Given request = What is needed is an exact copy of the lines from the line containing "Keep writing the" to the line containing "return shader.finish(shader.colour, roughness, normal)", both lines included, and nothing else.

Dataset content =
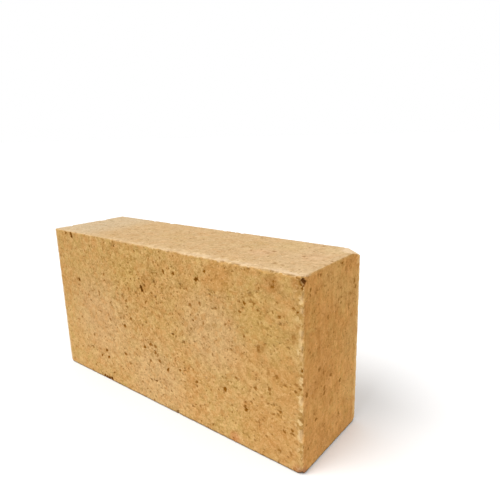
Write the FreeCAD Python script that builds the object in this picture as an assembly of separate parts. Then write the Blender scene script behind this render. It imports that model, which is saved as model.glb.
* * *
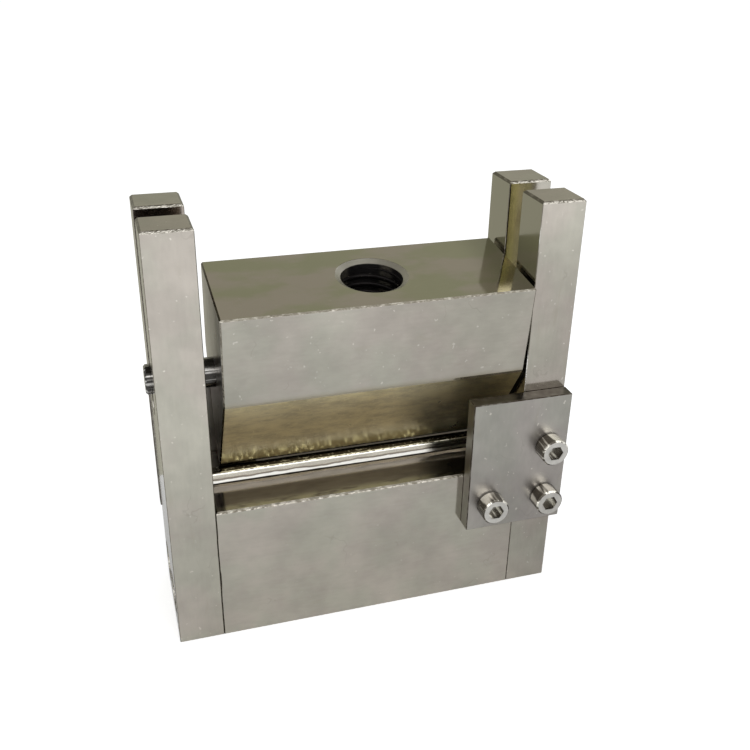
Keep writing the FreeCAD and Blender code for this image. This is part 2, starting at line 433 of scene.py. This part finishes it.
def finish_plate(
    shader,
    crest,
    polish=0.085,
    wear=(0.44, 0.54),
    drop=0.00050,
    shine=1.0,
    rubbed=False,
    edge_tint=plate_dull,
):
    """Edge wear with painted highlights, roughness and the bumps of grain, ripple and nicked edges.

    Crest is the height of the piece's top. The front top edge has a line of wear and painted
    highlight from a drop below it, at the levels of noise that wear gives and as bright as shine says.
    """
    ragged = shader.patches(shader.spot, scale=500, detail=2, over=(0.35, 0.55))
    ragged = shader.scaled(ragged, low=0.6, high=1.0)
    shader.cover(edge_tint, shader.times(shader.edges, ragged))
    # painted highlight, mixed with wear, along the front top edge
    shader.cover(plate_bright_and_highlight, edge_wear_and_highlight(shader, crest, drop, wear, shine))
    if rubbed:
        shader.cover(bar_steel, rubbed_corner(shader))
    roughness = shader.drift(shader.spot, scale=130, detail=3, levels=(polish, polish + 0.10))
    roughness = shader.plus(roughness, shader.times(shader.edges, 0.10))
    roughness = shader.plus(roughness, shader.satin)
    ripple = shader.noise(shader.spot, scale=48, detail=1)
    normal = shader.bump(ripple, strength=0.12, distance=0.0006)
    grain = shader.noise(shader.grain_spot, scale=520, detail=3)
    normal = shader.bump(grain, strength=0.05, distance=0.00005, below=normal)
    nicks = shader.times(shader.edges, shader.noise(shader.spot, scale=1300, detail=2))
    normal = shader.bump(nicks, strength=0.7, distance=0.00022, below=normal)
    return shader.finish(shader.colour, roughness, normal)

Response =
Keep writing the FreeCAD and Blender code for this image. This is part 2, starting at line 433 of scene.py. This part finishes it.
def finish_plate(
    shader,
    crest,
    polish=0.085,
    wear=(0.44, 0.54),
    drop=0.00050,
    shine=1.0,
    rubbed=False,
    edge_tint=plate_dull,
):
    """Edge wear with painted highlights, roughness and the bumps of grain, ripple and nicked edges.

    Crest is the height of the piece's top. The front top edge has a line of wear and painted
    highlight from a drop below it, at the levels of noise that wear gives and as bright as shine says.
    """
    ragged = shader.patches(shader.spot, scale=500, detail=2, over=(0.35, 0.55))
    ragged = shader.scaled(ragged, low=0.6, high=1.0)
    shader.cover(edge_tint, shader.times(shader.edges, ragged))
    # painted highlight, mixed with wear, along the front top edge
    shader.cover(plate_bright_and_highlight, edge_wear_and_highlight(shader, crest, drop, wear, shine))
    if rubbed:
        shader.cover(bar_steel, rubbed_corner(shader))
    roughness = shader.drift(shader.spot, scale=130, detail=3, levels=(polish, polish + 0.10))
    roughness = shader.plus(roughness, shader.times(shader.edges, 0.10))
    roughness = shader.plus(roughness, shader.satin)
    ripple = shader.noise(shader.spot, scale=48, detail=1)
    normal = shader.bump(ripple, strength=0.12, distance=0.0006)
    grain = shader.noise(shader.grain_spot, scale=520, detail=3)
    normal = shader.bump(grain, strength=0.05, distance=0.00005, below=normal)
    nicks = shader.times(shader.edges, shader.noise(shader.spot, scale=1300, detail=2))
    normal = shader.bump(nicks, strength=0.7, distance=0.00022, below=normal)
    return shader.finish(shader.colour, roughness, normal)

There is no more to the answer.